▶ _SET PROBLEM_
Copy nothing but the lines below running from the line containing "The FreeCAD and" through the line containing "return Part.makeLoft(profiles, True)", both end lines included.

▶ _THE DATA_

== == ==

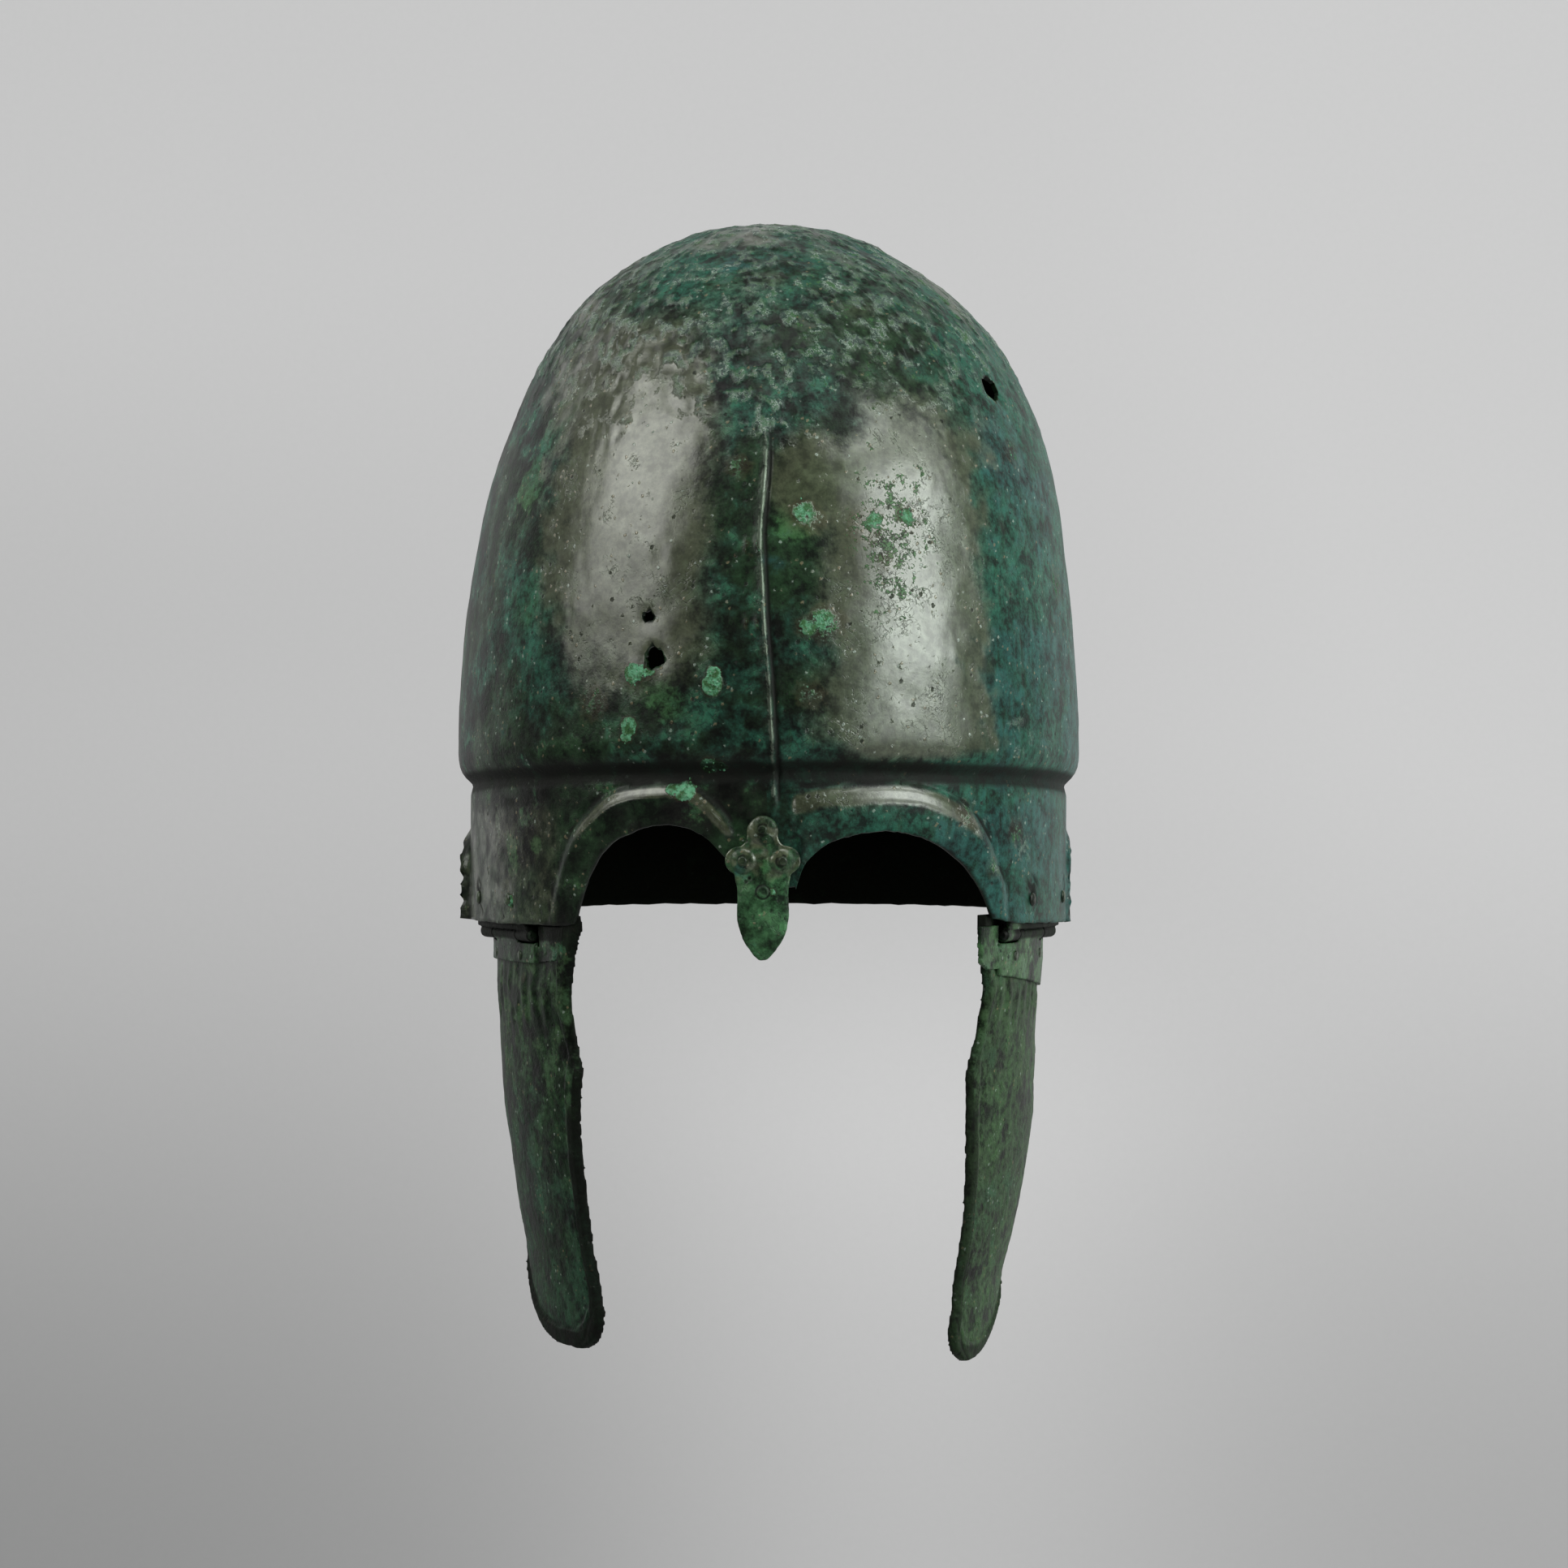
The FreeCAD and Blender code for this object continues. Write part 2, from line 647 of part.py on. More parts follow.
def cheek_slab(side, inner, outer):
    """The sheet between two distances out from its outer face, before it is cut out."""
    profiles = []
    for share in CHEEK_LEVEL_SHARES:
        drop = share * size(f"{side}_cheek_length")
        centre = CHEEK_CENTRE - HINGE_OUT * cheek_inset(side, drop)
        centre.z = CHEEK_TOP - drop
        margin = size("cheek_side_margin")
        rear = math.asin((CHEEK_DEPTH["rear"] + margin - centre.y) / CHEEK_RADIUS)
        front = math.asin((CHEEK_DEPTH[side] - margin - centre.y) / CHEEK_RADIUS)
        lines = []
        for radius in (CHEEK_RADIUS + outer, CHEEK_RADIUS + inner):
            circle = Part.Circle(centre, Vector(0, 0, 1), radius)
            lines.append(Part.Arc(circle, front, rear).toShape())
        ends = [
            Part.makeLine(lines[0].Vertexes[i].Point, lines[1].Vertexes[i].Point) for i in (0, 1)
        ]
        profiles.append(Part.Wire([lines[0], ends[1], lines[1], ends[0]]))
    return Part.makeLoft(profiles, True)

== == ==

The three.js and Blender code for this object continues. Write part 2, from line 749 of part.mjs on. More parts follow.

== == ==

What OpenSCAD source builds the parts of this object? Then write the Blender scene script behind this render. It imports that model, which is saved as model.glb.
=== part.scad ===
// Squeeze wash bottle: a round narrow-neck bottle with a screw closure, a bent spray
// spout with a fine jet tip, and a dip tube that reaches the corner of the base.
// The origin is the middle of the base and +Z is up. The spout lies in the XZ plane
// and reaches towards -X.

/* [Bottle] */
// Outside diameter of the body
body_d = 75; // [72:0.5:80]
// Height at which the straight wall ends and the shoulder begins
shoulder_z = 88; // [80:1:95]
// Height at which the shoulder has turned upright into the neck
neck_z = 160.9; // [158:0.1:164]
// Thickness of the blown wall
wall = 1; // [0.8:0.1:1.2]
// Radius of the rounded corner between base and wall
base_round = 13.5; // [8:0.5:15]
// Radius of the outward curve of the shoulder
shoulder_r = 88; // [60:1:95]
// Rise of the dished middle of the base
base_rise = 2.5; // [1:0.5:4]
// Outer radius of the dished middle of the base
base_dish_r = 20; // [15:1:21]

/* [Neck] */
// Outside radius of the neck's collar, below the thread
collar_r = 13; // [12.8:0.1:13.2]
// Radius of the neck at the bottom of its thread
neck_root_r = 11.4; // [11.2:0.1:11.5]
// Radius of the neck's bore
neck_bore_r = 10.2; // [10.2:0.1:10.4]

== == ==

▶ _REPLY TO THE TASK_
The FreeCAD and Blender code for this object continues. Write part 2, from line 647 of part.py on. More parts follow.
def cheek_slab(side, inner, outer):
    """The sheet between two distances out from its outer face, before it is cut out."""
    profiles = []
    for share in CHEEK_LEVEL_SHARES:
        drop = share * size(f"{side}_cheek_length")
        centre = CHEEK_CENTRE - HINGE_OUT * cheek_inset(side, drop)
        centre.z = CHEEK_TOP - drop
        margin = size("cheek_side_margin")
        rear = math.asin((CHEEK_DEPTH["rear"] + margin - centre.y) / CHEEK_RADIUS)
        front = math.asin((CHEEK_DEPTH[side] - margin - centre.y) / CHEEK_RADIUS)
        lines = []
        for radius in (CHEEK_RADIUS + outer, CHEEK_RADIUS + inner):
            circle = Part.Circle(centre, Vector(0, 0, 1), radius)
            lines.append(Part.Arc(circle, front, rear).toShape())
        ends = [
            Part.makeLine(lines[0].Vertexes[i].Point, lines[1].Vertexes[i].Point) for i in (0, 1)
        ]
        profiles.append(Part.Wire([lines[0], ends[1], lines[1], ends[0]]))
    return Part.makeLoft(profiles, True)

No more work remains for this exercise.